23      Le constat d’une altération du caractère distinctif de la marque telle qu’enregistrée requiert un examen du caractère distinctif et dominant des éléments ajoutés en se fondant sur les qualités intrinsèques de chacun de ces éléments ainsi que sur la position relative des différents éléments dans la configuration de la marque [voir arrêt du 30 janvier 2020, Grupo Textil Brownie/EUIPO – The Guide Association (BROWNIE), T‑598/18, EU:T:2020:22, point 63 et jurisprudence citée].

24      Par ailleurs, selon la jurisprudence, lorsqu’une marque est constituée ou composée de plusieurs éléments et que l’un ou plusieurs d’entre eux ne sont pas distinctifs, l’altération de ces éléments ou leur omission n’est pas de nature à affecter le caractère distinctif de la marque dans son ensemble (voir arrêt du 13 septembre 2016, Représentation d’un polygone, T‑146/15, EU:T:2016:469, point 30 et jurisprudence citée).

25      En l’espèce, il est constant qu’aucun des éléments de preuve produits par les requérantes devant l’EUIPO ne porte sur la marque contestée dans la forme sous laquelle elle a été enregistrée. C’est donc à la lumière des considérations qui précèdent qu’il convient d’examiner si c’est à juste titre que la chambre de recours a considéré, en substance, que les requérantes n’avaient pas non plus démontré l’usage sérieux de la marque contestée sous une forme qui constituait une différence recevable, conformément à l’article 15, paragraphe 1, second alinéa, sous a), du règlement no 207/2009.

26      Selon les requérantes, les éléments de preuve qu’elles avaient soumis à l’EUIPO démontrent un usage constant des éléments distinctifs de la marque contestée sur les produits, à savoir, d’une part, l’élément verbal « rich », qui caractériserait la sous-marque RICH JOHN RICHMOND par rapport aux autres sous-marques de la maison, et, d’autre part, la marque de maison RICHMOND.

27      À l’appui de cette allégation, les requérantes avancent, en substance, cinq griefs.

 Sur le premier grief

28      Par le premier grief, les requérantes soutiennent, en substance, que la chambre de recours n’a pas suffisamment tenu compte d’une déclaration de M. Z. ainsi que de photographies de certains produits (des chaussures produites par la société de M. Z. pour la ligne RICH JOHN RICHMOND au cours des années 2011, 2012, 2013 et 2015) qui étaient annexées à cette déclaration ou produites séparément par les requérantes devant l’EUIPO.

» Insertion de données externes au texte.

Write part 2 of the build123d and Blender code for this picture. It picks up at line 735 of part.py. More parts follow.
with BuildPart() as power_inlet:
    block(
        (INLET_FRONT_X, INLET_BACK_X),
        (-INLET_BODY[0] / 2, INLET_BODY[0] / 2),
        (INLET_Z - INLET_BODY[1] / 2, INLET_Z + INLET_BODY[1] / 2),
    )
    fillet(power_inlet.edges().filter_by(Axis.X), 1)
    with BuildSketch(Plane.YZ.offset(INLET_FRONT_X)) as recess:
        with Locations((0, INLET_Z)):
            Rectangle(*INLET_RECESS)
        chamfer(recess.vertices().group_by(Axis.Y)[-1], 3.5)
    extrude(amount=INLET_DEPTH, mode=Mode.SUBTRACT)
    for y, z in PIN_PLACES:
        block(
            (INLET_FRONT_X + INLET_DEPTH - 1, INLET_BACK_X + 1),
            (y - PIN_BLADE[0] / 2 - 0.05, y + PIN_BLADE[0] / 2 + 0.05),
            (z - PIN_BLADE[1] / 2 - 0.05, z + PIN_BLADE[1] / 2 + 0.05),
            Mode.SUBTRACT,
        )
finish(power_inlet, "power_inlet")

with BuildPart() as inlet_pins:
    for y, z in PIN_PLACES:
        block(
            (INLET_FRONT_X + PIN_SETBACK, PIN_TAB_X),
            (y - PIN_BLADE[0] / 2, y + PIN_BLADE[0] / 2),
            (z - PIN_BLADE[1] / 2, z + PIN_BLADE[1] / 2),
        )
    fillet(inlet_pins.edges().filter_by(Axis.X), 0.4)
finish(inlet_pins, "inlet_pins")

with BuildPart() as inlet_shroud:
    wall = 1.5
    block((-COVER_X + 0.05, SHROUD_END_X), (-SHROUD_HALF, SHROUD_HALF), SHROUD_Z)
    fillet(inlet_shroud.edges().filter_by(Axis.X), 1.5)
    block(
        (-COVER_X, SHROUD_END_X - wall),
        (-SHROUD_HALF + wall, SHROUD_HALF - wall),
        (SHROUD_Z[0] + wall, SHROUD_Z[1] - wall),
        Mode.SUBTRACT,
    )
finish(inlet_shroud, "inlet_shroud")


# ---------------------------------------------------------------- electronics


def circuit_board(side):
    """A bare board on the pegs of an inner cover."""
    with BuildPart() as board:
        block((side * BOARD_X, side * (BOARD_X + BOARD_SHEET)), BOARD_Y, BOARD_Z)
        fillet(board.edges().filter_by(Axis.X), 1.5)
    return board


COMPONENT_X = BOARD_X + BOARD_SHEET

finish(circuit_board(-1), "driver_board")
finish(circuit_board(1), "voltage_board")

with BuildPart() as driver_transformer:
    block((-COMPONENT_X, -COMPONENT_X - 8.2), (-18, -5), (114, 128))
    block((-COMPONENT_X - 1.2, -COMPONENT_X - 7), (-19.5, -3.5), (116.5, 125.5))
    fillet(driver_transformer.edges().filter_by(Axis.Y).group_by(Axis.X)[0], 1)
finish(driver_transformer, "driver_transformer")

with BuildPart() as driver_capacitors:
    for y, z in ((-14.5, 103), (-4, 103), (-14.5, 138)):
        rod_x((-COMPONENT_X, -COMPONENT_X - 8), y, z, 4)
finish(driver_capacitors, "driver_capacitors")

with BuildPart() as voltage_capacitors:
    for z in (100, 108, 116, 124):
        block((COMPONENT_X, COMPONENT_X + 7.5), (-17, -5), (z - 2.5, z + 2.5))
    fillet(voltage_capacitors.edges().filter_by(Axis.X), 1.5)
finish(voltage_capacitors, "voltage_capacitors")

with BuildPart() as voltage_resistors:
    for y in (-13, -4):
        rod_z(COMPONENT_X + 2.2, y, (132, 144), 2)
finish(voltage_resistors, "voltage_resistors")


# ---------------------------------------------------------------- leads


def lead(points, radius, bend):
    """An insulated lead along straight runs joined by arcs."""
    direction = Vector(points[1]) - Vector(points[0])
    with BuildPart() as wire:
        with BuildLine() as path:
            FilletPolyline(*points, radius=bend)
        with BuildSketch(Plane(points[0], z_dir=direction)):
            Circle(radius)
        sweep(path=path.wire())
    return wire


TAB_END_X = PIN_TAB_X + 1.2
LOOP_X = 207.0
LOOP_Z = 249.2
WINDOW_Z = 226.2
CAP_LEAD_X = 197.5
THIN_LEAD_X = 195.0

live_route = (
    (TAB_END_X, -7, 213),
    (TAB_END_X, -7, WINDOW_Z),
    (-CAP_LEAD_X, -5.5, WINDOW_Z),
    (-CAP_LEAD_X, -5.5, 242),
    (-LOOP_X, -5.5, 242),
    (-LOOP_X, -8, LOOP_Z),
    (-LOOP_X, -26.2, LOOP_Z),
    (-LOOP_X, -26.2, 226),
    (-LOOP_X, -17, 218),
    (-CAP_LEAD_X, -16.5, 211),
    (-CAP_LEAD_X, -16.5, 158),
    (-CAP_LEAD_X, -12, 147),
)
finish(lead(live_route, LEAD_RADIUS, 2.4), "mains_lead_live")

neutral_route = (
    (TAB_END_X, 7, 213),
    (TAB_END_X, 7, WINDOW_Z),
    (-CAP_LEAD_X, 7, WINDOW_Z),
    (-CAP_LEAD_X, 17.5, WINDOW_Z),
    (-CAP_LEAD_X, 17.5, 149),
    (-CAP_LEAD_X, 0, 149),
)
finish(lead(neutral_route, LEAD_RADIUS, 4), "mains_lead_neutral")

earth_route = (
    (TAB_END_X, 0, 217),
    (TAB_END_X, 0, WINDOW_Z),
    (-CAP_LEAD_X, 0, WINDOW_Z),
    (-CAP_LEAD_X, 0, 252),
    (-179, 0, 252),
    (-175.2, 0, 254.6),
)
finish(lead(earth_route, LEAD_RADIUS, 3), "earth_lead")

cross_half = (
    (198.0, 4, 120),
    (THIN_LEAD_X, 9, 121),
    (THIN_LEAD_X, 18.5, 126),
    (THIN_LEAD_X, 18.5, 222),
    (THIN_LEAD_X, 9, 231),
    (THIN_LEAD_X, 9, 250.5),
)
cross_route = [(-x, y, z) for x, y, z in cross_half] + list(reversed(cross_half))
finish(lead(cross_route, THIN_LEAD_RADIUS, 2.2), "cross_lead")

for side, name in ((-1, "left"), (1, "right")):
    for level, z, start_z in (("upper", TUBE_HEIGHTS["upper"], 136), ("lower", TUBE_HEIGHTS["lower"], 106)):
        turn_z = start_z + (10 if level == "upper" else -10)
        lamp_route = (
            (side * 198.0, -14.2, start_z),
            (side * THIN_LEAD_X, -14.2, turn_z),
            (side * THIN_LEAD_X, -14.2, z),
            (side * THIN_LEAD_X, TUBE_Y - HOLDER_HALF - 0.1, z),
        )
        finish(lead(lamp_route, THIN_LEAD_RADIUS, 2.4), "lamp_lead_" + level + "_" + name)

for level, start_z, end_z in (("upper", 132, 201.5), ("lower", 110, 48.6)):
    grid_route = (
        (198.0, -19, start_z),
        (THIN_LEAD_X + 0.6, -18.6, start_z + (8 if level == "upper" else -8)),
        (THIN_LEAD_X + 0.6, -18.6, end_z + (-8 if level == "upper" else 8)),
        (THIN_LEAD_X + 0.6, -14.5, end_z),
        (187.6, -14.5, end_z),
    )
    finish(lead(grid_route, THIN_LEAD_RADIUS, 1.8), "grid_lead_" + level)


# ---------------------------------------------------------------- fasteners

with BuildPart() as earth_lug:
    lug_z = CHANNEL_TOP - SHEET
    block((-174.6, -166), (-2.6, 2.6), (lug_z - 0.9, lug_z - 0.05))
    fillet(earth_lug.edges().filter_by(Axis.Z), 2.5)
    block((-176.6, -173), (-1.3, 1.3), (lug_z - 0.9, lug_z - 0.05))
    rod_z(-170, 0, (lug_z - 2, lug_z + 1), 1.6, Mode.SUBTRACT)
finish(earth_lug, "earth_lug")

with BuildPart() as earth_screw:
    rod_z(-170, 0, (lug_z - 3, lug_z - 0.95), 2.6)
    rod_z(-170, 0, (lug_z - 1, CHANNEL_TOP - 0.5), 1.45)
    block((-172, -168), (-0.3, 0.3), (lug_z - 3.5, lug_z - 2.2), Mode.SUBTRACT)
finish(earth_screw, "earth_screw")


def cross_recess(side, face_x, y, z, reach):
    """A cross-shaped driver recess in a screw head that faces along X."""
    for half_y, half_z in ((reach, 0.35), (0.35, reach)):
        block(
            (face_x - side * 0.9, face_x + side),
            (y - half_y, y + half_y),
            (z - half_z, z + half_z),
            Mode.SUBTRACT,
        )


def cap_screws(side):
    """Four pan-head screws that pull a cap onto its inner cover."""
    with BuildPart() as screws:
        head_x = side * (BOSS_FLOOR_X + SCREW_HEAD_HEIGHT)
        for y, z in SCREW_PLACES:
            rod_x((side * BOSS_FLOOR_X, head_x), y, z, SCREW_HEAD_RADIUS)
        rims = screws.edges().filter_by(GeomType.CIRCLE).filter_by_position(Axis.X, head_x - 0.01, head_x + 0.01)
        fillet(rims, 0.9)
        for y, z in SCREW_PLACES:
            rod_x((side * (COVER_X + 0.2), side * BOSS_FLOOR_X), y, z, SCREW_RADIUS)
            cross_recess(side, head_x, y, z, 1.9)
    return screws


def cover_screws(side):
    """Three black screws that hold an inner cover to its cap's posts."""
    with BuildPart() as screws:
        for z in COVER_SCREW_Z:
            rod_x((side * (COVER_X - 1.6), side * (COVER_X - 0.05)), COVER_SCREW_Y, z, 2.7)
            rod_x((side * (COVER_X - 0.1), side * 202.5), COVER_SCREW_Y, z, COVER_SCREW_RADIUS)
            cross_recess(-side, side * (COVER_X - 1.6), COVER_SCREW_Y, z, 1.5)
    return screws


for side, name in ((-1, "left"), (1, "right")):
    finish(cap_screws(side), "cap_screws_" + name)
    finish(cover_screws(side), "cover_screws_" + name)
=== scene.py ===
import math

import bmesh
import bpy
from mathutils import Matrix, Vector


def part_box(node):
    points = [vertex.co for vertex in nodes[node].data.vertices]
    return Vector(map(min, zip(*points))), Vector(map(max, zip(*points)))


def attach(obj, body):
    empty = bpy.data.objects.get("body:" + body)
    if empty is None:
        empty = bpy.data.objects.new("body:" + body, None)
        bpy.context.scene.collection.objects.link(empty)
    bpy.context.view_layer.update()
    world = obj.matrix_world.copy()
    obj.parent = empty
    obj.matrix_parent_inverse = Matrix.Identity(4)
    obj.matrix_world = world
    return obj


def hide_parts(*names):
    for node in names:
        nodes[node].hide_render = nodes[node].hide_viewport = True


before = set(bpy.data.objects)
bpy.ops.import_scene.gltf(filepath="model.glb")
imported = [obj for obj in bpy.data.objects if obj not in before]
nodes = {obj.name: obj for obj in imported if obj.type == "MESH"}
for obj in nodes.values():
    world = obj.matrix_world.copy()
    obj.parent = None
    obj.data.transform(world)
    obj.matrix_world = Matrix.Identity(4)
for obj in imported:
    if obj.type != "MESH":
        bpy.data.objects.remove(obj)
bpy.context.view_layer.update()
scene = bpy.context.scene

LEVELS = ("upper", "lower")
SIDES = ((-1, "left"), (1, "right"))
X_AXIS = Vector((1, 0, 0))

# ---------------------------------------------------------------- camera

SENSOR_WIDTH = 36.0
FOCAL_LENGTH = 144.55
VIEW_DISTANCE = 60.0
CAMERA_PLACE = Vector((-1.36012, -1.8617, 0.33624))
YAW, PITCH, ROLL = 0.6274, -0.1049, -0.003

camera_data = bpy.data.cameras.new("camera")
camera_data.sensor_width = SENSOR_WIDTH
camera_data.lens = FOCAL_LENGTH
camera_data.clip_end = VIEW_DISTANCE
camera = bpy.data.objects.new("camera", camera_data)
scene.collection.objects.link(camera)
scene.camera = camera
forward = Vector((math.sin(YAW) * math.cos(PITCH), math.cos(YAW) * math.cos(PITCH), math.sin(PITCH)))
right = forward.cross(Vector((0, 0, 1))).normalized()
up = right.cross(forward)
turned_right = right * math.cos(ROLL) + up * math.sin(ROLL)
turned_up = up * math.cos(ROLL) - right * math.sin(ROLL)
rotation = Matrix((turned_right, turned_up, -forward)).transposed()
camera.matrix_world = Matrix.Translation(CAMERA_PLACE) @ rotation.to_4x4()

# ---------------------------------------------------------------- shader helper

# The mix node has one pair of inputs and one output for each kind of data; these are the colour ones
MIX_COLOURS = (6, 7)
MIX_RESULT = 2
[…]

29      L’EUIPO conteste les arguments des requérantes.

30      Tout d’abord, il y a lieu de relever que les requérantes ne prétendent pas que les photographies qu’elles ont produites en tant qu’éléments de preuve portent sur un usage de la marque contestée dans la forme sous laquelle celle-ci a été enregistrée. Elles soutiennent, en substance, que ces photographies témoignent d’un usage constant de deux éléments de la marque contestée sur les produits en cause, à savoir, d’une part, de l’élément « rich » à un endroit du produit et, d’autre part, de l’élément « richmond » à un autre endroit du produit. En revanche, elles ne prétendent pas que ces deux éléments soient utilisés au même endroit en tant que partie d’un signe d’ensemble, ni que les photographies démontrent un usage de l’élément « john » sur les produits en cause.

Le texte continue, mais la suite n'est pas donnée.